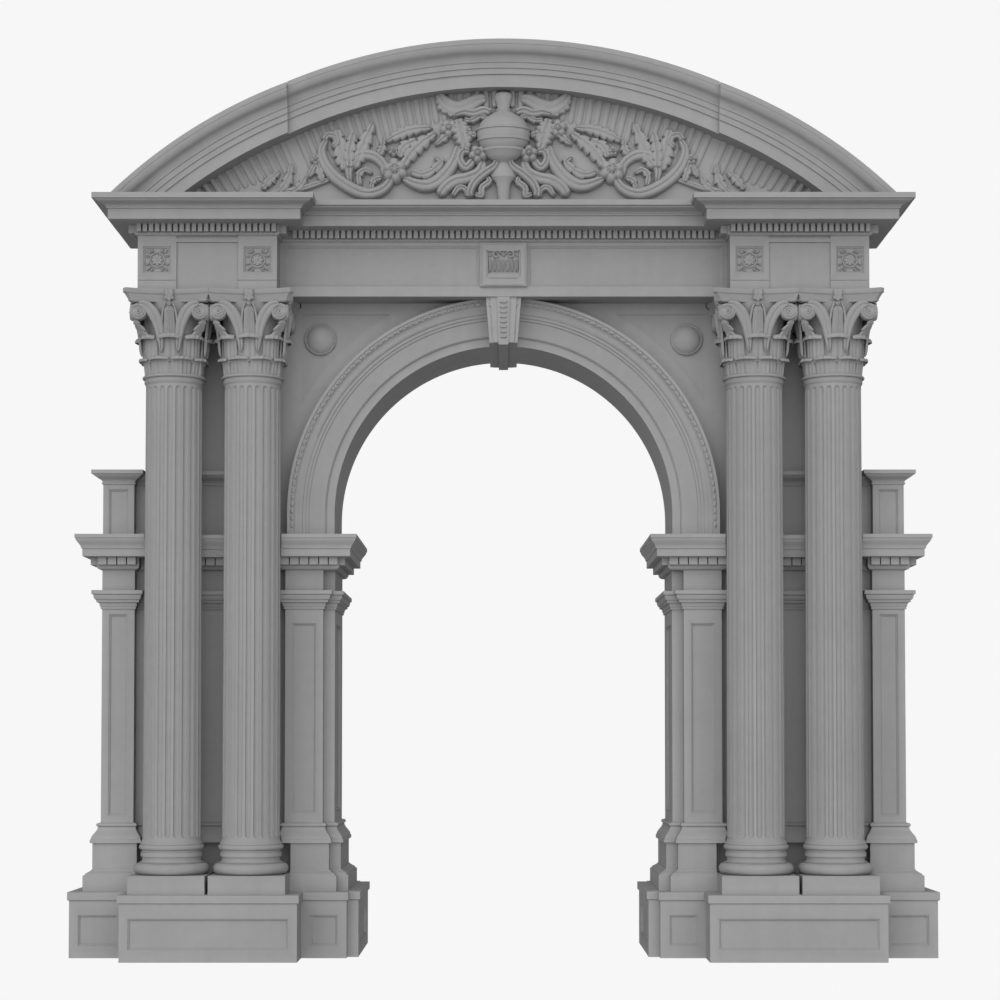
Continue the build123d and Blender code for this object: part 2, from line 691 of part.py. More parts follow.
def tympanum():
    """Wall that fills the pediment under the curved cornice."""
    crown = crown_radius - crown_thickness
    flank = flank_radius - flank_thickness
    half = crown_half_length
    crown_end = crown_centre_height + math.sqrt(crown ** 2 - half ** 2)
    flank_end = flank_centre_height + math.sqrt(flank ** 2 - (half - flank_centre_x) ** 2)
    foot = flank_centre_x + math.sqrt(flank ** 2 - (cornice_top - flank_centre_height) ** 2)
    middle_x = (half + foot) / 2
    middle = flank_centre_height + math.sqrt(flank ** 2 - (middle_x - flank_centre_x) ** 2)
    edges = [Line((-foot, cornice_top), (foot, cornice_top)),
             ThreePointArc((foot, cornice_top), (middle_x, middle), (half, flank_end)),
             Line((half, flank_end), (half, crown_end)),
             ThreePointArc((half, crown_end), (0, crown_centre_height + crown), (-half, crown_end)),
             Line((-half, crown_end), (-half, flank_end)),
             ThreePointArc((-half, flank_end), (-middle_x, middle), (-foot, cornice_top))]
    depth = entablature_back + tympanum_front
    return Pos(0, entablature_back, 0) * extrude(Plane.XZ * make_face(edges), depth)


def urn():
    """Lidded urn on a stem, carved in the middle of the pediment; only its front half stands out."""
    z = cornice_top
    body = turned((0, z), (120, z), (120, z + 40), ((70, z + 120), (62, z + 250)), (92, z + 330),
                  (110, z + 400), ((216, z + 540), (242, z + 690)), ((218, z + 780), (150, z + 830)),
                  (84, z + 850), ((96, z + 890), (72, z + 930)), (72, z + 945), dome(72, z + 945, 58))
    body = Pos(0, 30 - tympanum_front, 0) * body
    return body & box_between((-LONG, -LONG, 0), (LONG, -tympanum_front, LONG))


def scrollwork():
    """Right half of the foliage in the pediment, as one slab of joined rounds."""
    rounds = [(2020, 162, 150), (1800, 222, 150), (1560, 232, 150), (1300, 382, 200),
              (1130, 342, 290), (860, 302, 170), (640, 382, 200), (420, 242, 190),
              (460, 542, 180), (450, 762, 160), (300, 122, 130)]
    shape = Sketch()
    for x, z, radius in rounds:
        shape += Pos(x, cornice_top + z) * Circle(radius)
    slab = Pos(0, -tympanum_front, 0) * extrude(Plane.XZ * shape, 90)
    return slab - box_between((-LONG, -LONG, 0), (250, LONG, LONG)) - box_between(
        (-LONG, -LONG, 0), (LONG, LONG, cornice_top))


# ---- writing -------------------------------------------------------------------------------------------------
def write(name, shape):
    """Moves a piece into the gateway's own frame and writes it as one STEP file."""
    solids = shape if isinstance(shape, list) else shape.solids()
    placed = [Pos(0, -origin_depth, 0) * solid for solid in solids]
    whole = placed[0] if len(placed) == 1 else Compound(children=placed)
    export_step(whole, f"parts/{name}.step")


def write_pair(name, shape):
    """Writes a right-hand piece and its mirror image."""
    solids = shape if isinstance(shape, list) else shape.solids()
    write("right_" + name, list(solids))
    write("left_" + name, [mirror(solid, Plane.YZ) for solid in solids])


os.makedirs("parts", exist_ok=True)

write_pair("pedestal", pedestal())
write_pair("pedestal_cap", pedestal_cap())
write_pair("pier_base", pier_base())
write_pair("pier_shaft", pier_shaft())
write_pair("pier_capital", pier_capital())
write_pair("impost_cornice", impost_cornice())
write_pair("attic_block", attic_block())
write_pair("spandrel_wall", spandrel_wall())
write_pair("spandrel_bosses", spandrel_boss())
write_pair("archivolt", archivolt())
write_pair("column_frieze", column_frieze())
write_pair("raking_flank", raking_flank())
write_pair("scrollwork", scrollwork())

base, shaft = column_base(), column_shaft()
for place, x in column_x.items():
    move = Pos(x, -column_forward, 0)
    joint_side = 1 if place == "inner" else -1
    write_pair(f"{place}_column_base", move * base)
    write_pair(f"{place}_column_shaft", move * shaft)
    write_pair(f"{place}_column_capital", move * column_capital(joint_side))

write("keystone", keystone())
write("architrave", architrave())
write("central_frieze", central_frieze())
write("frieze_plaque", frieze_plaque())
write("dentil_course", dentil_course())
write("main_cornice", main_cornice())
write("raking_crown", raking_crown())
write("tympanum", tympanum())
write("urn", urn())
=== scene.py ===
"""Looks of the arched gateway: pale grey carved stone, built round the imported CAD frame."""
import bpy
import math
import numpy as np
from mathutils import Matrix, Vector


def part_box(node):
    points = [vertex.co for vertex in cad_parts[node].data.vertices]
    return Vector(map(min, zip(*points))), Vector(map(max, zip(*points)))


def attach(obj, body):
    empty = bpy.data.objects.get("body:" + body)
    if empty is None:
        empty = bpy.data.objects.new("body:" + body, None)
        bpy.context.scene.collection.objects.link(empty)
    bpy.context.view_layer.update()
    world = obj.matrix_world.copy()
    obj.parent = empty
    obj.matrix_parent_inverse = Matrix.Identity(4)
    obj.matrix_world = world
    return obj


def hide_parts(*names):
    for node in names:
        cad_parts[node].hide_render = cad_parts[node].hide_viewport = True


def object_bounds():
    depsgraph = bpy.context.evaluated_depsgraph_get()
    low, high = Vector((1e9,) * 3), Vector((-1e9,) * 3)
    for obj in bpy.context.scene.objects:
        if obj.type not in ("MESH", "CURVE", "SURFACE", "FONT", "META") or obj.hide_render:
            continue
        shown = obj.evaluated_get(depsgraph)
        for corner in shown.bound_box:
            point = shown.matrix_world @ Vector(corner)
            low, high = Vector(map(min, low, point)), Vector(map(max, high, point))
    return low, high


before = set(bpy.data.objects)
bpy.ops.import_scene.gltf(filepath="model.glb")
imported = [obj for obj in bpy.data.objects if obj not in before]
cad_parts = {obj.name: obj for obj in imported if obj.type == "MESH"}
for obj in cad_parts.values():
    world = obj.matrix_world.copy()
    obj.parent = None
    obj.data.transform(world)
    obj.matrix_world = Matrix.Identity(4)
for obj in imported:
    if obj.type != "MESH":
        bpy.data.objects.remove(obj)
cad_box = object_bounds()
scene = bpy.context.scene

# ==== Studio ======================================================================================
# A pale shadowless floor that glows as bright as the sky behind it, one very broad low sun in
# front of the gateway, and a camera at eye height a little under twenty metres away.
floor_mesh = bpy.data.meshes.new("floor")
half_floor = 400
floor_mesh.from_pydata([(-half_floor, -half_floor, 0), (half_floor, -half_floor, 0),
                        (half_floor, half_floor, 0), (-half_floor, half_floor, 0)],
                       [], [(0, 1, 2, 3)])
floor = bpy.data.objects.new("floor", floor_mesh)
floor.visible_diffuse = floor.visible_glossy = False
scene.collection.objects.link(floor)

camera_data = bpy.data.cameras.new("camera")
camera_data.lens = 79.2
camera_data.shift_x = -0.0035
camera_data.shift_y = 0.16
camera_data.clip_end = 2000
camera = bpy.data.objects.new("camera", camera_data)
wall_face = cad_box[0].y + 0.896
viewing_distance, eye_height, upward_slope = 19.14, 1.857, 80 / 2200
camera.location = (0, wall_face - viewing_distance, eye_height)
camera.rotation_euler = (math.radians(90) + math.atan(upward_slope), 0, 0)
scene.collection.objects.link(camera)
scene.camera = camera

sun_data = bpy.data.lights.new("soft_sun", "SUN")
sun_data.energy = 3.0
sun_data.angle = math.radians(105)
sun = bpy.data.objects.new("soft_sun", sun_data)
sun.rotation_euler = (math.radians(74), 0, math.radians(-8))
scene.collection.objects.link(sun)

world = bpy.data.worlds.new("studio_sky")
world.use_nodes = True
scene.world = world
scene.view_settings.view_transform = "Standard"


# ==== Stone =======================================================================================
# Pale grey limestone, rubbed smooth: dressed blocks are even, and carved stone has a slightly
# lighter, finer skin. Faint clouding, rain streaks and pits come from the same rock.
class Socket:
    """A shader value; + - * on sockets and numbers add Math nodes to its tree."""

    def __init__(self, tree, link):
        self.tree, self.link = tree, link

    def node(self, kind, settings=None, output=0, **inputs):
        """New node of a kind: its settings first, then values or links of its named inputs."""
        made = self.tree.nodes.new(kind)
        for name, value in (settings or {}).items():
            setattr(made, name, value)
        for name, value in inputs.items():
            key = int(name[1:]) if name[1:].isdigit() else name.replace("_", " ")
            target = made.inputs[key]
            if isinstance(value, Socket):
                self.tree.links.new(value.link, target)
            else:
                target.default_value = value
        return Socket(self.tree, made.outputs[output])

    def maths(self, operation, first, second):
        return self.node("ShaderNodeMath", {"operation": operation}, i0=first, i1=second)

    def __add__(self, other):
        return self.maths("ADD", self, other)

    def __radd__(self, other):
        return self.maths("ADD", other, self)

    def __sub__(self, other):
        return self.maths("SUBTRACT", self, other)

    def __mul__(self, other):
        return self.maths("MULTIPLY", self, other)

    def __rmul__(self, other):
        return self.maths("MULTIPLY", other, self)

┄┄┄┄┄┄

#### Set exercise
All lines in the listing above from the line containing "base, shaft = column_base(), column_shaft()" to the line containing "depsgraph = bpy.context.evaluated_depsgraph_get()", inclusive, should be retyped exactly; no other lines should appear.

#### Completed exercise
base, shaft = column_base(), column_shaft()
for place, x in column_x.items():
    move = Pos(x, -column_forward, 0)
    joint_side = 1 if place == "inner" else -1
    write_pair(f"{place}_column_base", move * base)
    write_pair(f"{place}_column_shaft", move * shaft)
    write_pair(f"{place}_column_capital", move * column_capital(joint_side))

write("keystone", keystone())
write("architrave", architrave())
write("central_frieze", central_frieze())
write("frieze_plaque", frieze_plaque())
write("dentil_course", dentil_course())
write("main_cornice", main_cornice())
write("raking_crown", raking_crown())
write("tympanum", tympanum())
write("urn", urn())
=== scene.py ===
"""Looks of the arched gateway: pale grey carved stone, built round the imported CAD frame."""
import bpy
import math
import numpy as np
from mathutils import Matrix, Vector


def part_box(node):
    points = [vertex.co for vertex in cad_parts[node].data.vertices]
    return Vector(map(min, zip(*points))), Vector(map(max, zip(*points)))


def attach(obj, body):
    empty = bpy.data.objects.get("body:" + body)
    if empty is None:
        empty = bpy.data.objects.new("body:" + body, None)
        bpy.context.scene.collection.objects.link(empty)
    bpy.context.view_layer.update()
    world = obj.matrix_world.copy()
    obj.parent = empty
    obj.matrix_parent_inverse = Matrix.Identity(4)
    obj.matrix_world = world
    return obj


def hide_parts(*names):
    for node in names:
        cad_parts[node].hide_render = cad_parts[node].hide_viewport = True


def object_bounds():
    depsgraph = bpy.context.evaluated_depsgraph_get()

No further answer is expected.